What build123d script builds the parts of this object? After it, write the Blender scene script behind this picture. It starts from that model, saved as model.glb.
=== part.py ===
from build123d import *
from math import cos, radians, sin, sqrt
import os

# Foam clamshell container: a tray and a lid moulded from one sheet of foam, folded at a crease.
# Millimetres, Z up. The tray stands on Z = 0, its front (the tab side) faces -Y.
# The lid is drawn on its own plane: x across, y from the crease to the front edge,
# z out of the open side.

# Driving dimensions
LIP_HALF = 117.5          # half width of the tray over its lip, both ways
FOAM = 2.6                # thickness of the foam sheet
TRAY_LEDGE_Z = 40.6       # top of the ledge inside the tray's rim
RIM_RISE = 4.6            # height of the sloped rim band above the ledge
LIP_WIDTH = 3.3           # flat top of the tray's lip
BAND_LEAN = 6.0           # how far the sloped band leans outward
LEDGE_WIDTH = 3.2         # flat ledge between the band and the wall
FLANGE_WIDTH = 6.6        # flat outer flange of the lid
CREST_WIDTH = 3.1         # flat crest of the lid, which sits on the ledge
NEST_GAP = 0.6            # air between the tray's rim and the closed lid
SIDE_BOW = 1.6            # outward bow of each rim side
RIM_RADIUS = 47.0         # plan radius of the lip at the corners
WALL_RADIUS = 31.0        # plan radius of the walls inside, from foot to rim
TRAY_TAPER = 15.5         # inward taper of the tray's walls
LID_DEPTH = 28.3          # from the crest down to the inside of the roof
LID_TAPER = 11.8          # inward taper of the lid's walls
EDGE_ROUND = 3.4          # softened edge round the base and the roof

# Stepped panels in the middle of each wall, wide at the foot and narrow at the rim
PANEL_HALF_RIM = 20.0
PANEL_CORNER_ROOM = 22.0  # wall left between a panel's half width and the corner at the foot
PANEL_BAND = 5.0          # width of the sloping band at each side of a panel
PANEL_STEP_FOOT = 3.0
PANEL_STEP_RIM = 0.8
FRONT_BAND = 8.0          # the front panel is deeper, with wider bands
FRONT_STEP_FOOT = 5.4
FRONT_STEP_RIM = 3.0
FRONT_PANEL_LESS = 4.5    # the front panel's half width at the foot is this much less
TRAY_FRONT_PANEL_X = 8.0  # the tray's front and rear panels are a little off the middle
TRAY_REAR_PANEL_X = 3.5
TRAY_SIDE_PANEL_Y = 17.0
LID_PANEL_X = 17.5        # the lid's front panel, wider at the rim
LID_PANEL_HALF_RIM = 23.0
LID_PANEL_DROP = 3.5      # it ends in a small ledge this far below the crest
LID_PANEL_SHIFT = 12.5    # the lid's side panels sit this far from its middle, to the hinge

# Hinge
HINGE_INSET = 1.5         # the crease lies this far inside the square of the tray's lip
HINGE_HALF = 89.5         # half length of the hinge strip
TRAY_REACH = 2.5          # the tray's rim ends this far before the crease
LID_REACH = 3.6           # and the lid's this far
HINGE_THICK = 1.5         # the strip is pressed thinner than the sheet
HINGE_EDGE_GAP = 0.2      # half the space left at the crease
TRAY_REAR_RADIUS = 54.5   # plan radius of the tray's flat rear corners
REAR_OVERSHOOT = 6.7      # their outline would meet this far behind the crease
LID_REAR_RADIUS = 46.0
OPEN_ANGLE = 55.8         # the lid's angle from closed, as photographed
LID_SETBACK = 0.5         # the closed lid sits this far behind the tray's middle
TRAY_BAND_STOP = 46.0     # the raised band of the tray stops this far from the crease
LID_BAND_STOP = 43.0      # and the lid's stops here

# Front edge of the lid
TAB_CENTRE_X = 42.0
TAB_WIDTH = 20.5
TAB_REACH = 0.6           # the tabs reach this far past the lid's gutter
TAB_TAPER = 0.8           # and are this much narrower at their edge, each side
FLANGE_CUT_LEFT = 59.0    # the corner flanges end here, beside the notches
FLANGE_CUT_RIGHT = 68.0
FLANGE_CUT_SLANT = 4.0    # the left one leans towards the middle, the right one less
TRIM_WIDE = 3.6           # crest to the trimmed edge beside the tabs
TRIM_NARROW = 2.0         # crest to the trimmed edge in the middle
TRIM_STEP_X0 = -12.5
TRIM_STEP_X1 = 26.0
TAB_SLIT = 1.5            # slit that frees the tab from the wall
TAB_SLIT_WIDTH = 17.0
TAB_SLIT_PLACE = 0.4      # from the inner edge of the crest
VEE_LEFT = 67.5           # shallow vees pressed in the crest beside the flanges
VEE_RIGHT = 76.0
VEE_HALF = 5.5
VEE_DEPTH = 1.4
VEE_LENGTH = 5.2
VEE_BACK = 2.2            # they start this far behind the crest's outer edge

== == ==

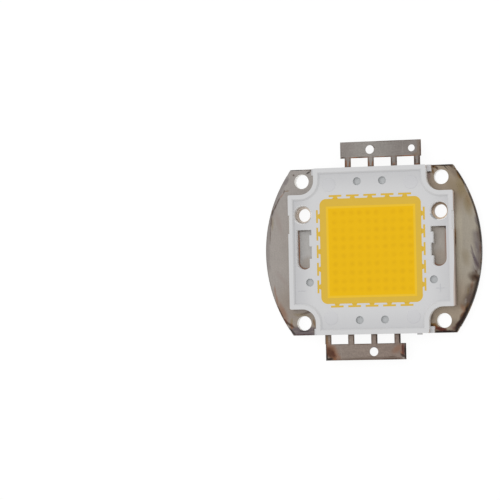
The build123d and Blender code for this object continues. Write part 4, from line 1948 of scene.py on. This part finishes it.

== == ==

Directive: From the entries above, copy out every line where the string "behind" appears.

In response:
What build123d script builds the parts of this object? After it, write the Blender scene script behind this picture. It starts from that model, saved as model.glb.
REAR_OVERSHOOT = 6.7      # their outline would meet this far behind the crease
LID_SETBACK = 0.5         # the closed lid sits this far behind the tray's middle
VEE_BACK = 2.2            # they start this far behind the crest's outer edge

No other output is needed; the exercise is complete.